*WRITTEN TASK:* Return each entry exactly, omitting nothing.

[INFORMATION SHOWN start]

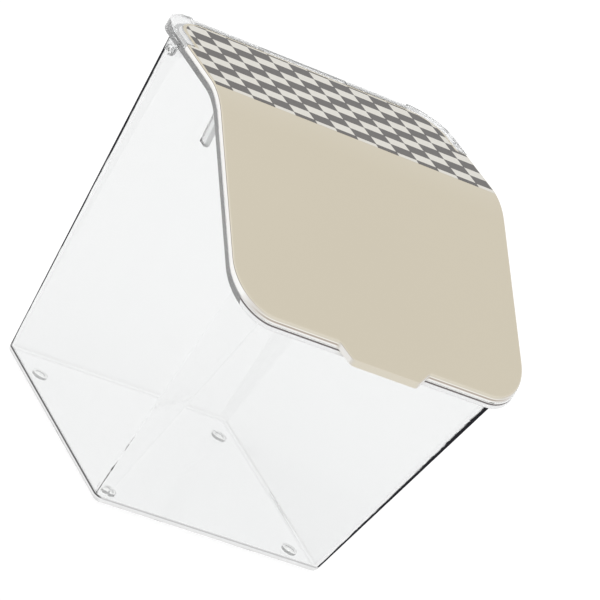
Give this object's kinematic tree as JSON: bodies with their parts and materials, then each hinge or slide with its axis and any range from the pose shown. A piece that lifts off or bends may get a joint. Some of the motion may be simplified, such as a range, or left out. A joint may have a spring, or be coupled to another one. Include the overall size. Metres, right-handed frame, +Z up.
{
  "type": "garlic storage container",
  "caption": "Clear tapered kitchen bin with a sloping flip lid that turns on a rear hinge rod, an opaque lid panel with a finger tab, and small round feet.",
  "frame": {"origin": "middle of the bounding box's underside, on the surface that the feet stand on", "axes": "+Z up, -Y towards the front where the finger tab is, +X to the right of a person who faces the front"},
  "size_m": [0.162, 0.185, 0.179],
  "materials": {
    "clear_container": "gloss",
    "clear_lid": "gloss",
    "panel": "satin",
    "film": "satin",
    "rod": "satin",
    "foot": "satin"
  },
  "bodies": {
    "root": {"container": "clear_container", "hinge_rod": "rod", "foot_front_left": "foot", "foot_front_right": "foot", "foot_rear_left": "foot", "foot_rear_right": "foot"},
    "lid": {"lid_shell": "clear_lid", "lid_panel": "panel", "check_film": "film"}
  },
  "joints": [
    {"name": "lid_hinge", "type": "hinge", "parent": "root", "child": "lid", "pos_m": [0, 0.08891, 0.1759], "axis": [-1, 0, 0], "range_deg": [0, 105]}
  ]
}
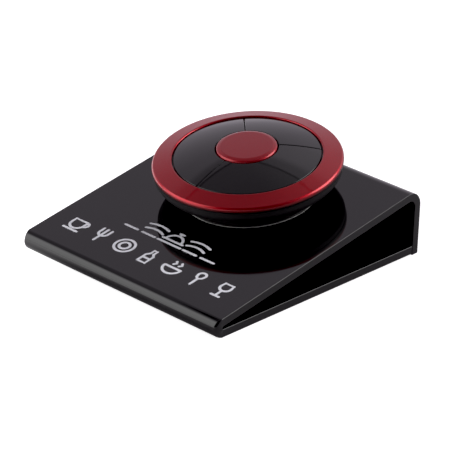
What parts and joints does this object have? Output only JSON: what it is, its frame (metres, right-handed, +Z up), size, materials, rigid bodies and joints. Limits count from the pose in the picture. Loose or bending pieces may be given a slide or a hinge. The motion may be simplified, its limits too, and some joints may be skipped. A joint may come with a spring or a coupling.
{
  "type": "waiter call button",
  "caption": "Round wireless call button with a red metallic ring, black sector keys and a red centre key, stuck on a wedge stand bent from one glossy black sheet.",
  "frame": {"origin": "on the table, in the middle of the stand's footprint", "axes": "+X across the stand to the right as its user sees it, +Y from the front fold to the rear wall, +Z up"},
  "size_m": [0.09, 0.1032, 0.0382],
  "materials": {
    "black_acrylic": "polished black acrylic sheet",
    "red_metallic": "metallic red lacquer under clear coat",
    "black_gloss": "glossy black moulded plastic",
    "red_gloss": "glossy red moulded plastic",
    "black_plastic": "fine matt black moulded plastic",
    "clear_plastic": "clear acrylic",
    "foam": "double-sided foam tape",
    "board": "solder-masked glass-fibre board",
    "component": "moulded component body",
    "white_plastic": "white nylon",
    "steel": "nickel-plated steel",
    "cell": "stainless steel can",
    "spring_metal": "plated spring bronze"
  },
  "bodies": {
    "stand": {"stand_sheet": "black_acrylic", "adhesive_pad": "foam", "lower_housing": "black_gloss", "battery_door": "black_plastic", "ring_bezel": "red_metallic", "key_frame": "black_plastic", "circuit_board": "board", "tact_switches": "component", "controller_chip": "component", "surface_parts": "component", "resonator": "steel", "antenna_wire": "spring_metal", "indicator_led": "clear_plastic", "battery": "cell", "battery_holder": "black_plastic", "positive_contact": "spring_metal", "negative_contact": "spring_metal", "housing_screws": "steel", "bezel_screws": "steel", "board_screws": "steel"},
    "centre_button": {"centre_key": "red_gloss", "centre_plunger": "white_plastic", "light_pipe": "clear_plastic"},
    "back_button": {"back_key": "black_gloss", "back_plunger": "white_plastic"},
    "left_button": {"left_key": "black_gloss", "left_plunger": "white_plastic"},
    "right_button": {"right_key": "black_gloss", "right_plunger": "white_plastic"}
  },
  "joints": [
    {"name": "centre_press", "type": "slide", "parent": "stand", "child": "centre_button", "axis": [0, 0.1822, -0.9833], "range_m": [0, 0.0005], "stiffness_N_per_m": 3000, "springref_m": -0.0002},
    {"name": "back_press", "type": "slide", "parent": "stand", "child": "back_button", "axis": [0, 0.1822, -0.9833], "range_m": [0, 0.0005], "stiffness_N_per_m": 3000, "springref_m": -0.0002},
    {"name": "left_press", "type": "slide", "parent": "stand", "child": "left_button", "axis": [0, 0.1822, -0.9833], "range_m": [0, 0.0005], "stiffness_N_per_m": 3000, "springref_m": -0.0002},
    {"name": "right_press", "type": "slide", "parent": "stand", "child": "right_button", "axis": [0, 0.1822, -0.9833], "range_m": [0, 0.0005], "stiffness_N_per_m": 3000, "springref_m": -0.0002}
  ]
}
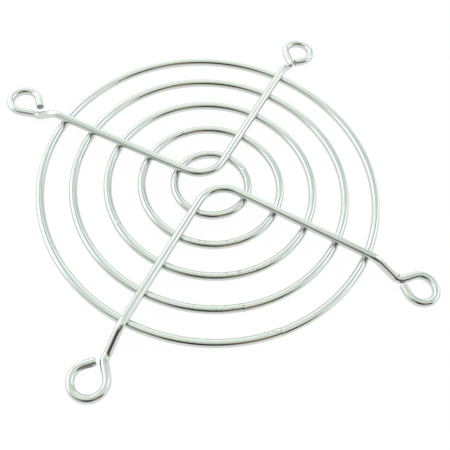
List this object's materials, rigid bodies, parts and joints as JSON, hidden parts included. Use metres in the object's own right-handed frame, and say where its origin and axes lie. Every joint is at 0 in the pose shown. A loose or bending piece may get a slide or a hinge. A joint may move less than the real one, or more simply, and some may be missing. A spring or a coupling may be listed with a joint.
{
  "type": "wire fan guard",
  "caption": "Round wire finger guard for a small cooling fan: concentric welded rings under two V-shaped rib wires that end in curled screw eyelets.",
  "frame": {"origin": "middle of the four screw holes, on the mounting face that the undersides of the four eyelets lie on", "axes": "+Z away from the fan, out through the rings to the ribs; +X and +Y along the sides of the square that the screw holes make, with the two ribs' bends facing each other along Y"},
  "size_m": [0.0798, 0.0798, 0.0055],
  "materials": {
    "ring_plating": "bright nickel-chrome plating on round steel wire",
    "rib_plating": "bright nickel-chrome plating on round steel wire"
  },
  "bodies": {
    "root": {"outer_ring": "ring_plating", "fourth_ring": "ring_plating", "third_ring": "ring_plating", "second_ring": "ring_plating", "inner_ring": "ring_plating", "back_rib": "rib_plating", "front_rib": "rib_plating"}
  },
  "joints": []
}
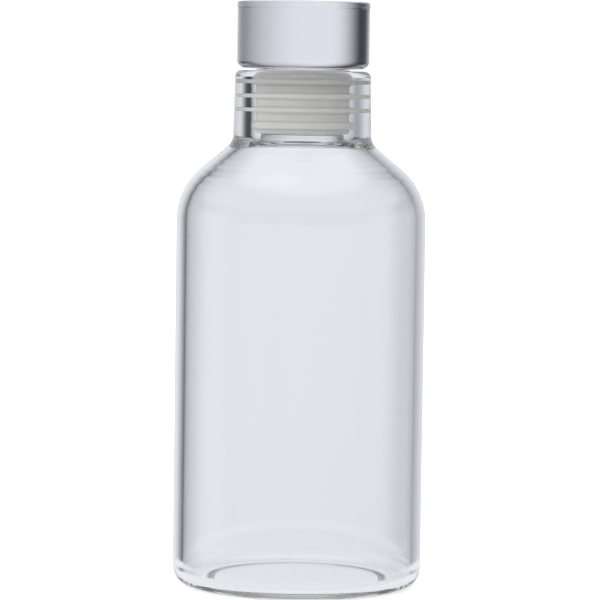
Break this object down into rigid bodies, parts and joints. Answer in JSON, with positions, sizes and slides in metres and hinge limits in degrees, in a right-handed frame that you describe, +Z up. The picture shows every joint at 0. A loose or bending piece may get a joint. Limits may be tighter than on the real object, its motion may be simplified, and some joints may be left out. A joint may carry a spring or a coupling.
{
  "type": "glass water bottle",
  "caption": "Round clear glass water bottle with a sloped shoulder and short neck, closed by a solid glass stopper in a ribbed silicone sleeve.",
  "frame": {"origin": "centre of the flat ring the bottle stands on, at table height", "axes": "+Z up along the bottle's axis, from the base to the stopper's knob; the bottle is round, so +X and +Y are any two level directions"},
  "size_m": [0.078, 0.078, 0.1824],
  "materials": {
    "bottle_glass": "clear, polished, very slightly green in thick edges",
    "seal_silicone": "translucent pale grey silicone, satin",
    "stopper_glass": "clear, polished solid glass"
  },
  "bodies": {
    "bottle": {"bottle": "bottle_glass"},
    "seal": {"seal_sleeve": "seal_silicone"},
    "stopper": {"stopper": "stopper_glass"}
  },
  "joints": [
    {"name": "stopper_lift", "type": "slide", "parent": "bottle", "child": "seal", "axis": [0, 0, 1], "range_m": [0, 0.06]},
    {"name": "stopper_twist", "type": "hinge", "parent": "seal", "child": "stopper", "pos_m": [0, 0, 0.15], "axis": [0, 0, 1], "continuous": true}
  ]
}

[INFORMATION SHOWN end]

*RESPONSE:*
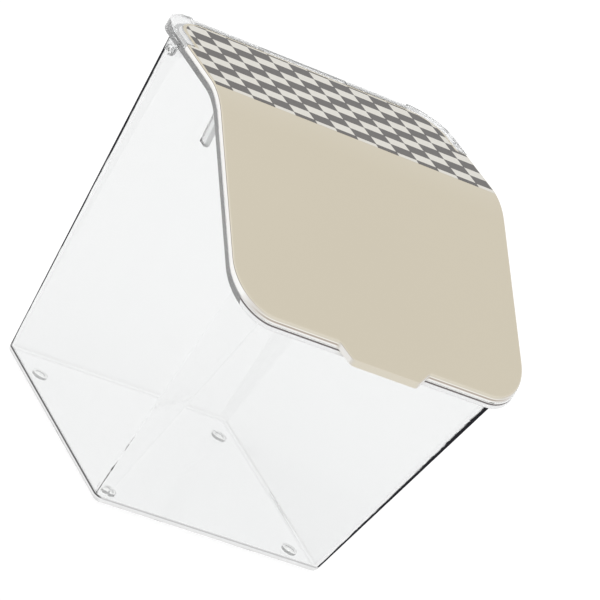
Give this object's kinematic tree as JSON: bodies with their parts and materials, then each hinge or slide with its axis and any range from the pose shown. A piece that lifts off or bends may get a joint. Some of the motion may be simplified, such as a range, or left out. A joint may have a spring, or be coupled to another one. Include the overall size. Metres, right-handed frame, +Z up.
{
  "type": "garlic storage container",
  "caption": "Clear tapered kitchen bin with a sloping flip lid that turns on a rear hinge rod, an opaque lid panel with a finger tab, and small round feet.",
  "frame": {"origin": "middle of the bounding box's underside, on the surface that the feet stand on", "axes": "+Z up, -Y towards the front where the finger tab is, +X to the right of a person who faces the front"},
  "size_m": [0.162, 0.185, 0.179],
  "materials": {
    "clear_container": "gloss",
    "clear_lid": "gloss",
    "panel": "satin",
    "film": "satin",
    "rod": "satin",
    "foot": "satin"
  },
  "bodies": {
    "root": {"container": "clear_container", "hinge_rod": "rod", "foot_front_left": "foot", "foot_front_right": "foot", "foot_rear_left": "foot", "foot_rear_right": "foot"},
    "lid": {"lid_shell": "clear_lid", "lid_panel": "panel", "check_film": "film"}
  },
  "joints": [
    {"name": "lid_hinge", "type": "hinge", "parent": "root", "child": "lid", "pos_m": [0, 0.08891, 0.1759], "axis": [-1, 0, 0], "range_deg": [0, 105]}
  ]
}
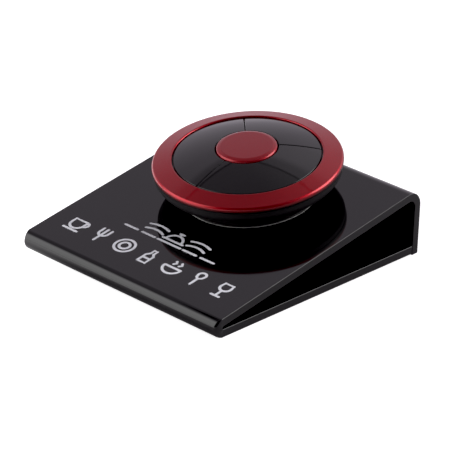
What parts and joints does this object have? Output only JSON: what it is, its frame (metres, right-handed, +Z up), size, materials, rigid bodies and joints. Limits count from the pose in the picture. Loose or bending pieces may be given a slide or a hinge. The motion may be simplified, its limits too, and some joints may be skipped. A joint may come with a spring or a coupling.
{
  "type": "waiter call button",
  "caption": "Round wireless call button with a red metallic ring, black sector keys and a red centre key, stuck on a wedge stand bent from one glossy black sheet.",
  "frame": {"origin": "on the table, in the middle of the stand's footprint", "axes": "+X across the stand to the right as its user sees it, +Y from the front fold to the rear wall, +Z up"},
  "size_m": [0.09, 0.1032, 0.0382],
  "materials": {
    "black_acrylic": "polished black acrylic sheet",
    "red_metallic": "metallic red lacquer under clear coat",
    "black_gloss": "glossy black moulded plastic",
    "red_gloss": "glossy red moulded plastic",
    "black_plastic": "fine matt black moulded plastic",
    "clear_plastic": "clear acrylic",
    "foam": "double-sided foam tape",
    "board": "solder-masked glass-fibre board",
    "component": "moulded component body",
    "white_plastic": "white nylon",
    "steel": "nickel-plated steel",
    "cell": "stainless steel can",
    "spring_metal": "plated spring bronze"
  },
  "bodies": {
    "stand": {"stand_sheet": "black_acrylic", "adhesive_pad": "foam", "lower_housing": "black_gloss", "battery_door": "black_plastic", "ring_bezel": "red_metallic", "key_frame": "black_plastic", "circuit_board": "board", "tact_switches": "component", "controller_chip": "component", "surface_parts": "component", "resonator": "steel", "antenna_wire": "spring_metal", "indicator_led": "clear_plastic", "battery": "cell", "battery_holder": "black_plastic", "positive_contact": "spring_metal", "negative_contact": "spring_metal", "housing_screws": "steel", "bezel_screws": "steel", "board_screws": "steel"},
    "centre_button": {"centre_key": "red_gloss", "centre_plunger": "white_plastic", "light_pipe": "clear_plastic"},
    "back_button": {"back_key": "black_gloss", "back_plunger": "white_plastic"},
    "left_button": {"left_key": "black_gloss", "left_plunger": "white_plastic"},
    "right_button": {"right_key": "black_gloss", "right_plunger": "white_plastic"}
  },
  "joints": [
    {"name": "centre_press", "type": "slide", "parent": "stand", "child": "centre_button", "axis": [0, 0.1822, -0.9833], "range_m": [0, 0.0005], "stiffness_N_per_m": 3000, "springref_m": -0.0002},
    {"name": "back_press", "type": "slide", "parent": "stand", "child": "back_button", "axis": [0, 0.1822, -0.9833], "range_m": [0, 0.0005], "stiffness_N_per_m": 3000, "springref_m": -0.0002},
    {"name": "left_press", "type": "slide", "parent": "stand", "child": "left_button", "axis": [0, 0.1822, -0.9833], "range_m": [0, 0.0005], "stiffness_N_per_m": 3000, "springref_m": -0.0002},
    {"name": "right_press", "type": "slide", "parent": "stand", "child": "right_button", "axis": [0, 0.1822, -0.9833], "range_m": [0, 0.0005], "stiffness_N_per_m": 3000, "springref_m": -0.0002}
  ]
}
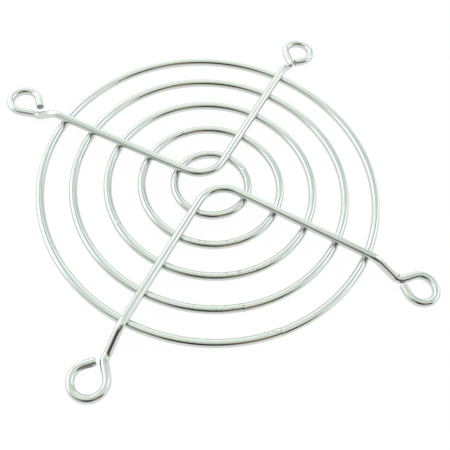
List this object's materials, rigid bodies, parts and joints as JSON, hidden parts included. Use metres in the object's own right-handed frame, and say where its origin and axes lie. Every joint is at 0 in the pose shown. A loose or bending piece may get a slide or a hinge. A joint may move less than the real one, or more simply, and some may be missing. A spring or a coupling may be listed with a joint.
{
  "type": "wire fan guard",
  "caption": "Round wire finger guard for a small cooling fan: concentric welded rings under two V-shaped rib wires that end in curled screw eyelets.",
  "frame": {"origin": "middle of the four screw holes, on the mounting face that the undersides of the four eyelets lie on", "axes": "+Z away from the fan, out through the rings to the ribs; +X and +Y along the sides of the square that the screw holes make, with the two ribs' bends facing each other along Y"},
  "size_m": [0.0798, 0.0798, 0.0055],
  "materials": {
    "ring_plating": "bright nickel-chrome plating on round steel wire",
    "rib_plating": "bright nickel-chrome plating on round steel wire"
  },
  "bodies": {
    "root": {"outer_ring": "ring_plating", "fourth_ring": "ring_plating", "third_ring": "ring_plating", "second_ring": "ring_plating", "inner_ring": "ring_plating", "back_rib": "rib_plating", "front_rib": "rib_plating"}
  },
  "joints": []
}
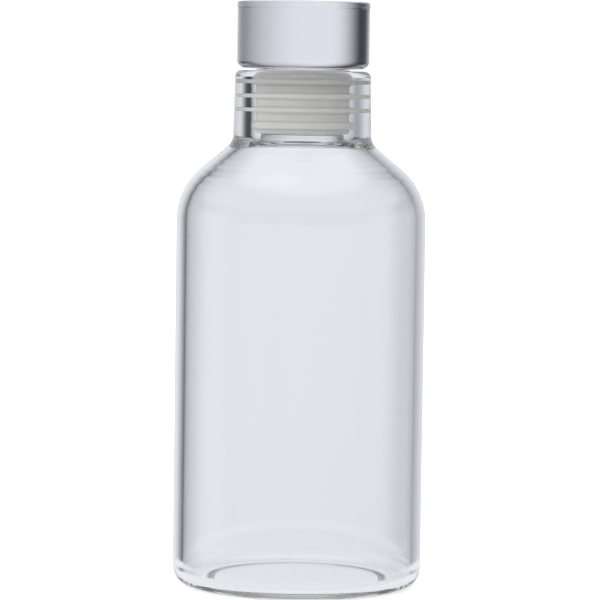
Break this object down into rigid bodies, parts and joints. Answer in JSON, with positions, sizes and slides in metres and hinge limits in degrees, in a right-handed frame that you describe, +Z up. The picture shows every joint at 0. A loose or bending piece may get a joint. Limits may be tighter than on the real object, its motion may be simplified, and some joints may be left out. A joint may carry a spring or a coupling.
{
  "type": "glass water bottle",
  "caption": "Round clear glass water bottle with a sloped shoulder and short neck, closed by a solid glass stopper in a ribbed silicone sleeve.",
  "frame": {"origin": "centre of the flat ring the bottle stands on, at table height", "axes": "+Z up along the bottle's axis, from the base to the stopper's knob; the bottle is round, so +X and +Y are any two level directions"},
  "size_m": [0.078, 0.078, 0.1824],
  "materials": {
    "bottle_glass": "clear, polished, very slightly green in thick edges",
    "seal_silicone": "translucent pale grey silicone, satin",
    "stopper_glass": "clear, polished solid glass"
  },
  "bodies": {
    "bottle": {"bottle": "bottle_glass"},
    "seal": {"seal_sleeve": "seal_silicone"},
    "stopper": {"stopper": "stopper_glass"}
  },
  "joints": [
    {"name": "stopper_lift", "type": "slide", "parent": "bottle", "child": "seal", "axis": [0, 0, 1], "range_m": [0, 0.06]},
    {"name": "stopper_twist", "type": "hinge", "parent": "seal", "child": "stopper", "pos_m": [0, 0, 0.15], "axis": [0, 0, 1], "continuous": true}
  ]
}